[LCP]#defines to know Endianness
Paul Gearon
gearon at ieee.org
Fri Jul 2 21:16:02 UTC 2004
Greg Black wrote:
> You have two choices:
>
> 1. Find something like I suggested that works on all the
> platforms you care about; or
>
> 2. Write your own macro and use that -- it's incredibly
> trivial, after all.
>
> You might also ask yourself why you're doing this at all. It's
> rare for well-written code to need to know stuff like this.
I agree here. It's normally only necessary for making data compatible
across machines of different architectures. This includes saved files
and network communications.
If it's network communications that you're considering, then it's
possible that you're operating at too low a level. I'd recommend
considering your options for using a higher level protocol.

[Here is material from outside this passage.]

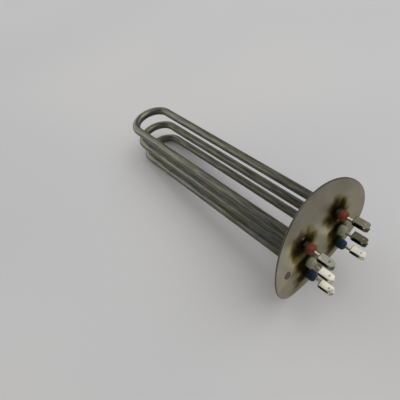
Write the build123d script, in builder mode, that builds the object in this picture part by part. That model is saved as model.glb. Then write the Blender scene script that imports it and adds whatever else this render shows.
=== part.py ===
from build123d import *
from math import hypot
import os

os.makedirs("parts", exist_ok=True)

# Sheathed heating element for a round tank: a curved flange, three hairpin tubes stacked
# one above the other, and a double spade terminal on each of the six tube ends.
# Origin: centre of the flange's tube-side face. +X runs into the tank along the tubes,
# +Z is up the stack of hairpins, and the terminals stand out towards -X.

# Flange
flange_diameter = 119.0
flange_thickness = 1.5
tank_radius = 217.0
rim_round = 0.4

# Hairpin tubes
sheath_diameter = 8.9
sheath_wall = 0.8
leg_spacing = 42.0
row_pitch = 21.7
group_drop = 1.5
straight_length = 246.5
stub_length = 1.0

# Winding and pins inside the packed filling
core_diameter = 2.8
pin_reach = 45.0

# End seals
seal_diameter = 9.4
seal_length = 7.0
seal_spigot = 3.5
seal_round = 3.0

# Outer end of each pin
pin_exposed = 5.2
tenon_diameter = 2.0
rivet_diameter = 2.7
rivet_height = 0.5

# Double spade terminals
tab_width = 6.3
tab_thickness = 0.8
tab_length = 14.0
tab_gap = 4.6
tab_offset = 1.4
tab_bend_radius = 0.3
tab_hole = 1.9
tab_hole_setback = 4.3
tip_run = 2.0
tip_narrowing = 1.2

# Fits
fit_clearance = 0.02
braze_clearance = 0.05
braze_leg = 1.4
braze_sink = 0.8

# Derived sizes and places
column_offset = leg_spacing / 2
sheath_radius = sheath_diameter / 2
bore_radius = sheath_radius - sheath_wall
core_radius = core_diameter / 2
stub_end = -flange_thickness - stub_length
seal_inner = stub_end + seal_spigot
seal_outer = stub_end - seal_length
web_x = seal_outer - pin_exposed
tab_depth = tab_gap + 2 * tab_thickness
rows = {
    "top": row_pitch - group_drop,
    "middle": -group_drop,
    "bottom": -row_pitch - group_drop,
}
sides = {"left": 1, "right": -1}


def face_x(height):
    # Where the flange's tube-side face stands at this height.
    return tank_radius - (tank_radius**2 - height**2) ** 0.5


def across(x, y=0, z=0):
    # Plane square to the tubes, with its own x along +Y and its own y along +Z.
    return Plane(origin=(x, y, z), x_dir=(0, 1, 0), z_dir=(1, 0, 0))


def on_rim(edge):
    middle = edge.position_at(0.5)
    return abs(hypot(middle.Y, middle.Z) - flange_diameter / 2) < 0.01


# Flange: a cylinder shell cut to a disc seen along the tubes, with a hole for each tube end
with BuildPart() as flange:
    with BuildSketch(Plane.XZ):
        with Locations((tank_radius, 0)):
            Circle(tank_radius + flange_thickness)
            Circle(tank_radius, mode=Mode.SUBTRACT)
    extrude(amount=flange_diameter, both=True)
    with BuildSketch(across(-2 * flange_thickness)):
        Circle(flange_diameter / 2)
    extrude(amount=flange_diameter / 4, mode=Mode.INTERSECT)
    fillet(flange.edges().filter_by(on_rim), rim_round)
    with BuildSketch(across(-2 * flange_thickness)):
        for side in sides.values():
            with Locations([(side * column_offset, height) for height in rows.values()]):
                Circle(sheath_radius + braze_clearance)
    extrude(amount=flange_diameter / 4, mode=Mode.SUBTRACT)
flange.part.label = "flange"
export_step(flange.part, "parts/flange.step")

# Braze rings: a cone of filler round each tube, seated on the curved tube-side face
with BuildPart() as braze_rings:
    for side in sides.values():
        for height in rows.values():
            foot = face_x(height) - braze_sink
            with BuildSketch(across(foot, side * column_offset, height)):
                Circle(sheath_radius + braze_leg + braze_sink)
            extrude(amount=braze_leg + braze_sink, taper=45)
    with BuildSketch(across(-2 * flange_thickness)):
        for side in sides.values():
            with Locations([(side * column_offset, height) for height in rows.values()]):
                Circle(sheath_radius)
    extrude(amount=flange_diameter / 4, mode=Mode.SUBTRACT)
    with Locations(Location((tank_radius, 0, 0), (90, 0, 0))):
        Cylinder(tank_radius, 2 * flange_diameter, mode=Mode.INTERSECT)
braze_rings.part.label = "braze_rings"
export_step(braze_rings.part, "parts/braze_rings.step")

# Hairpin sheath in the plane of the middle of its row: two straight legs and one half-circle
with BuildPart() as sheath:
    with BuildLine():
        Line((stub_end, -column_offset), (straight_length, -column_offset))
        CenterArc((straight_length, 0), column_offset, -90, 180)
        Line((straight_length, column_offset), (stub_end, column_offset))
    with BuildSketch(across(stub_end, -column_offset)):
        Circle(sheath_radius)
        Circle(bore_radius, mode=Mode.SUBTRACT)
    sweep()

# Packed filling, from seal to seal
with BuildPart() as filling:
    with BuildLine():
        Line((seal_inner, -column_offset), (straight_length, -column_offset))
        CenterArc((straight_length, 0), column_offset, -90, 180)
        Line((straight_length, column_offset), (seal_inner, column_offset))
    with BuildSketch(across(seal_inner, -column_offset)):
        Circle(bore_radius - fit_clearance)
        Circle(core_radius + fit_clearance, mode=Mode.SUBTRACT)
    sweep()

# Winding, from the inner end of one pin to the inner end of the other
with BuildPart() as winding:
    with BuildLine():
        Line((pin_reach, -column_offset), (straight_length, -column_offset))
        CenterArc((straight_length, 0), column_offset, -90, 180)
        Line((straight_length, column_offset), (pin_reach, column_offset))
    with BuildSketch(across(pin_reach, -column_offset)):
        Circle(core_radius)
    sweep()

# End seal on the X axis: a spigot inside the sheath and a round-nosed collar outside it
with BuildPart() as seal:
    with BuildSketch():
        with BuildLine():
            Polyline(
                (seal_inner, core_radius + fit_clearance),
                (seal_inner, bore_radius - fit_clearance),
                (stub_end, bore_radius - fit_clearance),
                (stub_end, seal_diameter / 2),
                (seal_outer + seal_round, seal_diameter / 2),
            )
            RadiusArc(
                (seal_outer + seal_round, seal_diameter / 2),
                (seal_outer, seal_diameter / 2 - seal_round),
                -seal_round,
            )
            Polyline(
                (seal_outer, seal_diameter / 2 - seal_round),
                (seal_outer, core_radius + fit_clearance),
                (seal_inner, core_radius + fit_clearance),
            )
        make_face()
    revolve(axis=Axis.X)

# Pin on the X axis: its tenon passes the terminal's web and is riveted over behind it
with BuildPart() as pin:
    with BuildSketch(across(web_x)):
        Circle(core_radius)
    extrude(amount=pin_reach - web_x)
    with BuildSketch(across(web_x)):
        Circle(tenon_diameter / 2)
    extrude(amount=-tab_thickness)
    with BuildSketch(across(web_x - tab_thickness)):
        Circle(rivet_diameter / 2)
    extrude(amount=-rivet_height, taper=20)

# Double spade terminal of the left side: one strip folded to a U, riveted off centre to its pin
with BuildPart() as tab:
    with BuildSketch(Plane.XZ) as fold:
        with Locations((-tab_length / 2, 0)):
            Rectangle(tab_length, tab_depth)
        with Locations((-tab_length / 2 - tab_thickness, 0)):
            Rectangle(tab_length, tab_gap, mode=Mode.SUBTRACT)
        fillet(fold.vertices().group_by(Axis.X)[-2], tab_bend_radius)
        fillet(fold.vertices().group_by(Axis.X)[-1], tab_bend_radius + tab_thickness)
    extrude(amount=tab_width / 2, both=True)
    with BuildSketch(Plane.XY.offset(-tab_depth)):
        with BuildLine():
            Polyline(
                (0, tab_width / 2),
                (tip_run - tab_length, tab_width / 2),
                (-tab_length, tab_width / 2 - tip_narrowing),
                (-tab_length, tip_narrowing - tab_width / 2),
                (tip_run - tab_length, -tab_width / 2),
                (0, -tab_width / 2),
                close=True,
            )
        make_face()
        with Locations((tab_hole_setback - tab_length, 0)):
            Circle(tab_hole / 2, mode=Mode.SUBTRACT)
    extrude(amount=2 * tab_depth, mode=Mode.INTERSECT)
    with BuildSketch(across(-2 * tab_thickness, -tab_offset)):
        Circle(tenon_diameter / 2 + fit_clearance)
    extrude(amount=3 * tab_thickness, mode=Mode.SUBTRACT)

# The three rows, each a hairpin with its filling and winding
for row, height in rows.items():
    for name, piece in (("sheath", sheath), ("filling", filling), ("winding", winding)):
        piece_here = piece.part.moved(Location((0, 0, height)))
        piece_here.label = f"{name}_{row}"
        export_step(piece_here, f"parts/{name}_{row}.step")

# One seal, pin and terminal on each tube end; the right column mirrors the left
for row, height in rows.items():
    for side_name, side in sides.items():
        end = Location((0, side * column_offset, height))
        seal_here = seal.part.moved(end)
        seal_here.label = f"seal_{row}_{side_name}"
        export_step(seal_here, f"parts/seal_{row}_{side_name}.step")

        pin_here = pin.part.moved(end)
        pin_here.label = f"pin_{row}_{side_name}"
        export_step(pin_here, f"parts/pin_{row}_{side_name}.step")

        tab_shape = tab.part if side > 0 else mirror(tab.part, about=Plane.XZ)
        tab_here = tab_shape.moved(end * Location((web_x, side * tab_offset, 0)))
        tab_here.label = f"tab_{row}_{side_name}"
        export_step(tab_here, f"parts/tab_{row}_{side_name}.step")
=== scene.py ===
from math import pi, radians

import bpy
from mathutils import Euler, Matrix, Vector


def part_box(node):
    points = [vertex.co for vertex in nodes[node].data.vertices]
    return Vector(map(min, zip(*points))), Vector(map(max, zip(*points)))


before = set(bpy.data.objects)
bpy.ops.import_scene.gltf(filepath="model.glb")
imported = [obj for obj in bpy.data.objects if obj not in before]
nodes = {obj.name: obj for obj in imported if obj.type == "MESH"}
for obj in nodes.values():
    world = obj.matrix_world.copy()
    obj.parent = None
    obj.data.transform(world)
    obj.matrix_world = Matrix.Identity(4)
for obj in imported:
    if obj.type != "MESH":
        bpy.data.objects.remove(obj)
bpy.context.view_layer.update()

# The places of the tubes, read from the frame, in millimetres
MM = 1000.0
ROWS = ("top", "middle", "bottom")
SIDES = {"left": 1, "right": -1}
sheath_low, sheath_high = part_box("sheath_top")
sheath_radius = (sheath_high.z - sheath_low.z) / 2 * MM
column_offset = sheath_high.y * MM - sheath_radius
straight_length = (sheath_high.x - column_offset / MM) * MM - sheath_radius
row_height = {}
for row in ROWS:
    low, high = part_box(f"sheath_{row}")
    row_height[row] = (low.z + high.z) / 2 * MM
flange_low, flange_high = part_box("flange")
flange_radius = flange_high.y * MM
rim_sag = flange_high.x * MM
tank_radius = (flange_radius**2 + rim_sag**2) / (2 * rim_sag)
flange_thickness = -flange_low.x * MM
tab_low, tab_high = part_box("tab_top_left")
tab_thickness = 0.8
tab_tip = tab_low.x * MM
tab_inner = (tab_high.z - tab_low.z) / 2 * MM - tab_thickness


class Shader:
    """A node material whose nodes are made and wired by short calls. Lengths are millimetres."""

    def __init__(self, name):
        self.material = bpy.data.materials.new(name)
        self.material.use_nodes = True
        self.tree = self.material.node_tree
        self.surface = self.tree.nodes["Principled BSDF"]

    def node(self, kind, **settings):
        made = self.tree.nodes.new(kind)
        for key, value in settings.items():
            setattr(made, key, value)
        return made

    def feed(self, socket, value):
        if isinstance(value, bpy.types.NodeSocket):
            self.tree.links.new(value, socket)
        elif value is not None:
            socket.default_value = value

    def math(self, operation, a, b=None, c=None):
        made = self.node("ShaderNodeMath", operation=operation)
        for socket, value in zip(made.inputs, (a, b, c)):
            self.feed(socket, value)
        return made.outputs[0]

    def position(self):
        scaled = self.node("ShaderNodeVectorMath", operation="SCALE")
        self.feed(scaled.inputs[0], self.node("ShaderNodeTexCoord").outputs["Object"])
        scaled.inputs["Scale"].default_value = MM
        return scaled.outputs[0]

    def split(self, vector):
        made = self.node("ShaderNodeSeparateXYZ")
        self.feed(made.inputs[0], vector)
        return made.outputs[0], made.outputs[1], made.outputs[2]

    def join(self, x, y, z):
        made = self.node("ShaderNodeCombineXYZ")
        for socket, value in zip(made.inputs, (x, y, z)):
            self.feed(socket, value)
        return made.outputs[0]

    def length(self, a, b):
        return self.math("SQRT", self.math("ADD", self.math("POWER", a, 2.0), self.math("POWER", b, 2.0)))

    def between(self, value, low, high, to_low=0.0, to_high=1.0):
        made = self.node("ShaderNodeMapRange", interpolation_type="SMOOTHSTEP")
        for socket, number in zip(made.inputs, (value, low, high, to_low, to_high)):
            self.feed(socket, number)
        return made.outputs[0]

    def noise(self, vector, size, detail=2.0, roughness=0.5, seed=0.0, stretch=(1.0, 1.0, 1.0)):
        placed = self.node("ShaderNodeMapping")
        self.feed(placed.inputs["Vector"], vector)
        placed.inputs["Scale"].default_value = [1.0 / (size * s) for s in stretch]
        placed.inputs["Location"].default_value = (seed, 2.3 * seed, 5.1 * seed)
        made = self.node("ShaderNodeTexNoise")
        self.feed(made.inputs["Vector"], placed.outputs[0])
        made.inputs["Scale"].default_value = 1.0
        made.inputs["Detail"].default_value = detail
        made.inputs["Roughness"].default_value = roughness
        return made.outputs[0]

    def ramp(self, value, stops):
        made = self.node("ShaderNodeValToRGB")
        elements = made.color_ramp.elements
        while len(elements) < len(stops):
            elements.new(0.5)
        for element, (place, colour) in zip(elements, stops):
            element.position = place
            element.color = (*colour, 1.0)
        self.feed(made.inputs[0], value)
        return made.outputs[0]

    def mix(self, share, a, b, blend="MIX"):
        made = self.node("ShaderNodeMix", data_type="RGBA", blend_type=blend)
        self.feed(made.inputs[0], share)
        for socket, value in zip(made.inputs[6:8], (a, b)):
            self.feed(socket, (*value, 1.0) if isinstance(value, tuple) else value)
        return made.outputs[2]

    def bump(self, height, distance, strength=1.0, normal=None):
        made = self.node("ShaderNodeBump")
        made.inputs["Strength"].default_value = strength
        made.inputs["Distance"].default_value = distance / MM
        self.feed(made.inputs["Height"], height)
        self.feed(made.inputs["Normal"], normal)
        return made.outputs[0]

    def finish(self, **inputs):
        for key, value in inputs.items():
            socket = self.surface.inputs[key.replace("_", " ").title().replace("Ior", "IOR")]
            self.feed(socket, (*value, 1.0) if isinstance(value, tuple) and len(value) == 3 else value)
        return self.material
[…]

Otherwise, the fact that networking needs this stuff provides a hint.
You can use htonl and ntohl, which were both designed for this purpose.

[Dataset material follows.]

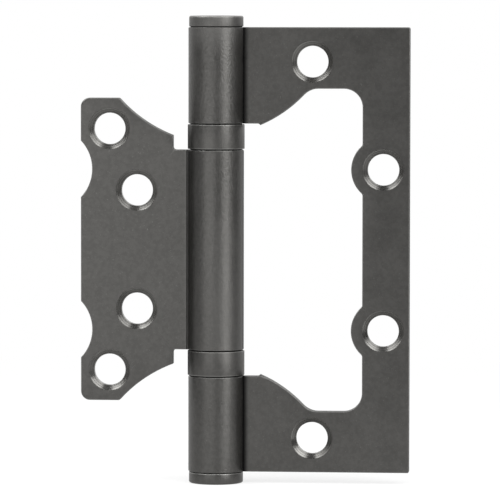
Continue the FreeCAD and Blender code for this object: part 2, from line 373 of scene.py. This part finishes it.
def plating_group():
    """Satin graphite plating: a fine speckle with pale glints, a soft mottle and the steel's tiny pits."""
    group, start, end = new_group(
        "graphite plating",
        [("NodeSocketColor", "Color"), ("NodeSocketFloat", "Roughness"), ("NodeSocketFloat", "Height")],
        [
            ("NodeSocketColor", "Dark", PLATING_DARK),
            ("NodeSocketColor", "Light", PLATING_LIGHT),
            ("NodeSocketColor", "Glint", PLATING_GLINT),
            ("NodeSocketFloat", "Grain Size", GRAIN_SIZE_MM),
            ("NodeSocketFloat", "Roughness", LEAF_ROUGHNESS),
        ],
    )
    place = start.outputs["Place"]
    grain_scale = math_node(group, "DIVIDE", 1 / MM, start.outputs["Grain Size"])
    grain = noise(group, place, grain_scale, detail=2.0, roughness=0.65)
    mottle = noise(group, place, MOTTLE_SCALE, detail=3.0, roughness=0.6)
    cloud = noise(group, place, CLOUD_SCALE, detail=2.0, roughness=0.5)
    glint = remap(group, noise(group, place, GLINT_SCALE, detail=1.0, roughness=0.5), GLINT_FADE)

    grain_tone = product(group, remap(group, grain, GRAIN_FADE), GRAIN_SHARE)
    mottle_tone = product(group, remap(group, mottle, MOTTLE_FADE), MOTTLE_SHARE)
    cloud_tone = product(group, remap(group, cloud, MOTTLE_FADE), CLOUD_SHARE)
    tone = math_node(group, "ADD", math_node(group, "ADD", grain_tone, mottle_tone), cloud_tone, clamp=True)
    color = mix_color(group, tone, start.outputs["Dark"], start.outputs["Light"])
    color = mix_color(group, glint, color, start.outputs["Glint"])
    group.links.new(color, end.inputs["Color"])

    uneven = product(group, math_node(group, "SUBTRACT", mottle, NOISE_MIDDLE), MOTTLE_ROUGHENING)
    rough = math_node(group, "ADD", start.outputs["Roughness"], uneven)
    rough = math_node(group, "SUBTRACT", rough, product(group, glint, GLINT_SMOOTHING), clamp=True)
    group.links.new(rough, end.inputs["Roughness"])

    height = math_node(group, "ADD", grain, product(group, mottle, MOTTLE_HEIGHT))
    group.links.new(height, end.inputs["Height"])
    return group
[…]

They convert data into a common "network" format. This can be useful
for file use as well.
The nice thing about these functions is that they are normally
implemented as macros. On big endian platforms they do nothing (so the
pre-compiler gets rid of it. For non-macro implementations the
optimizer can get rid of it), and on x86 (the predominant little endian
platform) the macro is normally implemented with a bswap assembly
instruction, which has less overhead than any macro you'd come up with.

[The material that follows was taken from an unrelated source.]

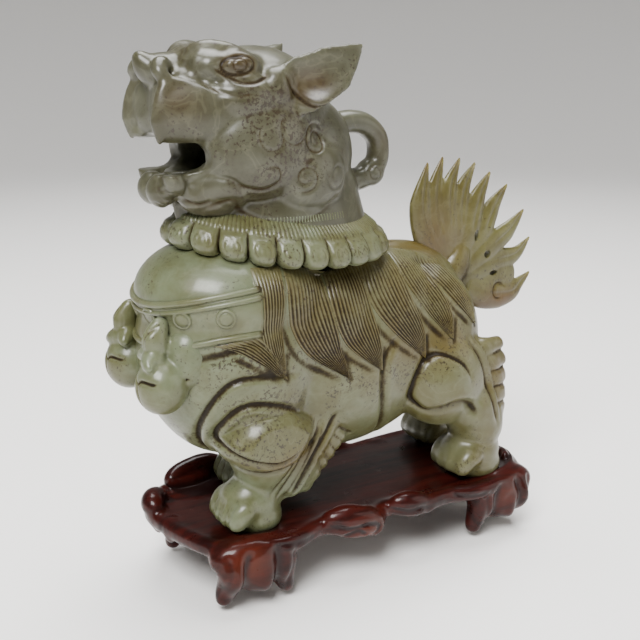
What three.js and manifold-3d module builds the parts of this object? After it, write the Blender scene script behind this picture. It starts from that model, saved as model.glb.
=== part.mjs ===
// A carved jade guardian lion censer on a hardwood root stand, in millimetres.
// The lion faces -X, its flanks lie towards -Y and +Y, +Z is up and the stand's feet rest on Z = 0.
// The body is a vessel, the head lifts off as its lid, and the tail is cut apart and set into the rump.
import * as THREE from 'three';
import { mergeVertices } from 'three/addons/utils/BufferGeometryUtils.js';
import Module from 'manifold-3d';

const wasm = await Module();
wasm.setup();

// Driving dimensions
const GAP = 0.3; // between pieces that touch
const SIDES = [-1, 1]; // near flank (-Y) and far flank (+Y)

const SLAB_TOP = 50; // upper face of the stand
const SLAB_BOTTOM = 37;
const RECESS = 4; // how deep each paw is let into the stand
const SOLE = SLAB_TOP - RECESS + GAP;
// The four paws, the far pair a stride behind the near pair.
const FRONT_PAWS = [[-87, -26], [-61, 26]];
const HIND_PAWS = [[86, -30], [100, 28]];

const SEAT_X = -50; // middle of the neck opening
const SEAT_Z = 218; // height of the lid's seat there
const SEAT_TILT = 0.1; // radians, the seat rises towards the chest
const MOUTH_OVAL = [47, 33]; // half sizes of the neck opening
const LIP_DEPTH = 9; // how far the lid's lip reaches into the opening
const LIP_WALL = 6;

const TAIL_ROOT = new THREE.Vector3(84, 0, 184);
const TAIL_LEAN = 0.62; // radians, the peg leans back from upright
const PEG_RADIUS = 7;
const PEG_LENGTH = 18;
const TAIL_THICKNESS = 9;

const ROUND = 16; // facets round a carved swelling
const ROUND_SMALL = 10; // and round a small one

const jade = new THREE.MeshStandardMaterial({ color: 0xa3a486, roughness: 0.28, metalness: 0 });
const paleJade = new THREE.MeshStandardMaterial({ color: 0x9c9464, roughness: 0.25, metalness: 0 });
const rosewood = new THREE.MeshStandardMaterial({ color: 0x4a120d, roughness: 0.3, metalness: 0 });

// Shapes
function solid(geometry) {
  const bare = geometry.clone();
  bare.deleteAttribute('normal');
  bare.deleteAttribute('uv');
  const merged = mergeVertices(bare, 1e-4);
  const vertProperties = new Float32Array(merged.attributes.position.array);
  const triVerts = new Uint32Array(merged.index.array);
  return new wasm.Manifold(new wasm.Mesh({ numProp: 3, vertProperties, triVerts }));
}

function join(solids) {
  return solids.reduce((whole, next) => whole.add(next));
}

// An ellipsoid, optionally turned about Y by tilt.
function ball([x, y, z], [rx, ry, rz], tilt = 0, facets = ROUND) {
  const geometry = new THREE.SphereGeometry(1, facets, Math.round(facets * 0.6));
  geometry.rotateX(Math.PI / 2);
  geometry.scale(rx, ry, rz);
  geometry.rotateY(tilt);
  geometry.translate(x, y, z);
  return solid(geometry);
}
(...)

In fact, have a look at netinet/in.h on Linux and you'll see that it
does just this. These functions/macros are available on all other
platforms including Windows.
--
Regards,
Paul Gearon
Software Engineer Telephone: +61 7 3876 2188
Tucana Technologies Fax: +61 7 3876 4899
http://www.tucanatech.com
Catapultam habeo. Nisi pecuniam omnem mihi dabis, ad caput tuum saxum
immane mittam.
(Translation from latin: "I have a catapult. Give me all the money,
or I will fling an enormous rock at your head.")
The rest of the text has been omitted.